Here are the first twenty-two minutes of the Sound Map, taking you through the three branches forming the Housatonic: the East Branch, the Southwest Branch and the West Branch down to Canoe Meadows in Pittsfield, Mass. The second site, Muddy Pond, the source of the East Branch was recorded both at the surface and underwater. 

 

This work is also a multi-channel installation and has been presented in that form in Brussels, London, New York, Edmonton, Glasgow and Wellington. It was issued on CD by the 3LEAVES label in 2012. 

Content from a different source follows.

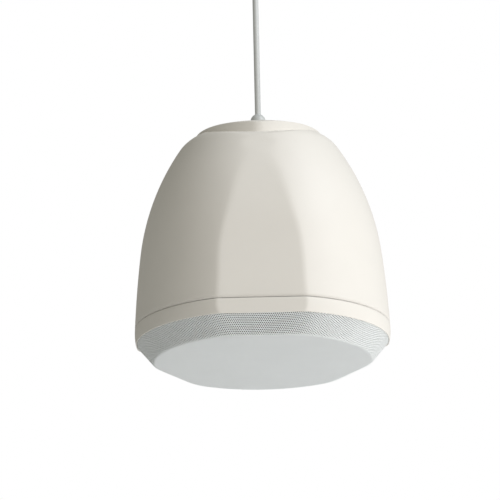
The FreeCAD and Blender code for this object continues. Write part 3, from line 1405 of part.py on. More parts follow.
def input_lead():
    """The twin lead from the screw terminal through the grommet down to the transformer."""
    bend = at_angle(GROMMET_PCR, 0, WELL_FLOOR_Z + BLOCK_H + 0.5, GROMMET_ANGLE)
    below = Vector(bend.x, bend.y, WELL_FLOOR_Z - INPUT_LEAD_DROP)
    end = at_angle(SIDE_PCR, 0, BAFFLE_BACK + TRAFO_H + STRAP_T + FIT_GAP, TRAFO_ANGLE)
    run = end - below
    points = [
        Vector(-PLATE_W + BLOCK_W / 2 + 0.7, -BLOCK_L / 4, WELL_FLOOR_Z + BLOCK_H / 2 + 0.5),
        bend,
        below,
        below + Vector(0.22 * run.x, 0.22 * run.y, 0.32 * run.z),
        below + Vector(0.80 * run.x, 0.80 * run.y, 0.61 * run.z),
        Vector(end.x, end.y, below.z + 0.78 * run.z),
        end,
    ]
    return lead("input lead", points, INPUT_LEAD_R)


def damping_lining():
    """The layer of wadding that lines the upper bell."""
    high = ROOF_Z - LINING_TOP_DEPTH
    slab = cylinder(SEAM_R, high - LINING_H, high)
    lining = bell_solid(SHELL_WALL + FIT_GAP, -1.0).common(slab)
    return lining.cut(bell_turning(LINING_T, -5.0))


def cable():
    """The suspension cable, held straight by the speaker's weight."""
    tube_solid = cylinder(CABLE_R, CABLE_LOW, CABLE_HIGH)
    length = CABLE_HIGH - CABLE_LOW
    print("cable length", round(length, 1), "straight, volume ratio",
          round(tube_solid.Volume / (math.pi * CABLE_R ** 2 * length), 4))
    return tube_solid


save("enclosure_shell", enclosure_shell())
save("front_bezel", front_bezel())
save("front_baffle", front_baffle())
save("baffle_gasket", baffle_gasket())
save("bezel_screws", *bezel_screws())
save("front_grille", front_grille())
save("grille_scrim", grille_scrim())
save("damping_lining", damping_lining())
save("driver_basket", driver_basket())
save("driver_gasket", driver_gasket())
save("driver_screws", *driver_screws())
save("driver_terminals", driver_terminals())
save("woofer_surround", woofer_surround())
save("woofer_cone", woofer_cone())
save("voice_coil", voice_coil())
save("woofer_spider", woofer_spider())
save("magnet_top_plate", magnet_top_plate())
save("magnet_ring", magnet_ring())
save("magnet_back_plate", magnet_back_plate())
save("tweeter_post", tweeter_post())
save("tweeter_yoke", tweeter_yoke())
save("tweeter_magnet", tweeter_magnet())
save("tweeter_pole_plate", tweeter_pole_plate())
save("tweeter_dome", tweeter_dome())
save("tweeter_surround", tweeter_surround())
save("tweeter_faceplate", tweeter_faceplate())
save("port_tubes", *port_tubes())
save("tap_switch", tap_switch())
save("tap_knob", tap_knob())
save("crossover_board", crossover_board())
save("board_screws", *board_screws())
save("crossover_inductor", crossover_inductor())
save("crossover_capacitors", *crossover_capacitors())
save("crossover_resistor", crossover_resistor())
save("transformer_core", transformer_core())
save("transformer_winding", transformer_winding())
save("transformer_strap", transformer_strap())
save("transformer_screws", *transformer_screws())
save("driver_leads", *driver_leads())
save("input_lead", input_lead())
save("roof_grommet", roof_grommet())
save("terminal_block", terminal_block())
save("suspension_plate", suspension_plate())
save("suspension_screws", *suspension_screws())
save("cable_ferrule", crimp_ferrule(FERRULE_TOP))
save("top_lid", top_lid())
save("lid_screws", *lid_screws())
save("gland_body", gland_body())
save("gland_seal", gland_seal())
save("gland_nut", gland_nut())
save("gland_locknut", gland_locknut())
save("cable", cable())
save("ceiling_ferrule", crimp_ferrule(UPPER_FERRULE_TOP))
save("cord_grip", cord_grip())
save("grip_nut", grip_nut())
save("ceiling_cup", ceiling_cup())
save("cup_screws", *cup_screws())
save("ceiling_plate", ceiling_plate())
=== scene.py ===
# %% [markdown]
# # A pendant speaker
# The object is a bell of moulded plastic with three shallow facets, a drawn steel grille below and
# a domed gland on top, hung by its own cable. The construction comes from the frame: this lesson
# dresses it. We load it first. Nothing we add may grow past it.

# %% Load the frame
import json
import math
import bmesh
import bpy
import numpy as np
from mathutils import Matrix, Vector


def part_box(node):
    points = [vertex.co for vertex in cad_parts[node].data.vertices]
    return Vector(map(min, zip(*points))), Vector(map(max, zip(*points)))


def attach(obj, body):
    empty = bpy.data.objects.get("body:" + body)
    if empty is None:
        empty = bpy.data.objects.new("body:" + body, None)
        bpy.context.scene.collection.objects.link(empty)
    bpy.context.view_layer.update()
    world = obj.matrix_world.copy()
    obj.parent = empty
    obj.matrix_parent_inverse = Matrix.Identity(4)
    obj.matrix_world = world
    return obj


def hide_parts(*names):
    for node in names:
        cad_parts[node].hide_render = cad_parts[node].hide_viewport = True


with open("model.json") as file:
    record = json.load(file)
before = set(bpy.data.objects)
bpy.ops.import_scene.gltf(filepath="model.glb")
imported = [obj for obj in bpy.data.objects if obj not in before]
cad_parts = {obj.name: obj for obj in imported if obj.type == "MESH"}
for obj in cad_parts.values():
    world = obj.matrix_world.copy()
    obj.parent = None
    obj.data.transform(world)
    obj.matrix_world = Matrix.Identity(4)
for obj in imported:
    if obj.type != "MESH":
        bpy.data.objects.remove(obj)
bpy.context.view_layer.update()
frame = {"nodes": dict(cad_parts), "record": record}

MM = 0.001
HOUSING = "frame"
SEAM_Z = -484.0
SAME_POINT = 0.002 * MM
NEARLY_ZERO = 1e-9
SIN_60 = math.sqrt(0.75)

# %% [markdown]
# ## Points and faces
# Every new piece is a grid of points worked out with numpy. One helper numbers the quads of a grid,
# and another puts points and faces into a mesh. The points are in millimetres above the seam
# between enclosure and trim ring, as on the maker's drawing, and are turned into metres below the
# ceiling here, once.

# %% Grid and mesh helpers
def grid_quads(rows, columns, wrap_rows=False, wrap_columns=False):
    """Corner numbers of the quads between neighbouring points of a rows x columns grid."""
    row = np.arange(rows if wrap_rows else rows - 1)[:, None]
    column = np.arange(columns if wrap_columns else columns - 1)[None, :]
    next_row, next_column = (row + 1) % rows, (column + 1) % columns
    corners = (row * columns + column, row * columns + next_column,
               next_row * columns + next_column, next_row * columns + column)
    return np.stack([c.ravel() for c in corners], axis=1)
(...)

I spend my summers on Flathead Lake in Northwest Montana, a lake formed by the Flathead River, where I recorded the deliciously tuned plops and gurgles with which this piece opens, in 2012. I was able to set my microphone in amongst the rocks forming the shoreline, very close to the water. Later that year on the Hudson River, at the Hoboken Ferry Terminal in New Jersey, I was struck by the sounds generated by the metal gangplanks, and returned to record on a windy day. Each time a boat passed, or docked, the gangplanks’ overlapping sections produced intricate textures, resonating strongly in the hangar-like terminal. Buoyant is the interplay of these sources, together with a boat basin on Lake Como, an old windmill and the snap and crunch of bocce balls on a sandy pitch. 

 

Buoyant was released on a CD titled Ground of Being on the Recital label in 2014.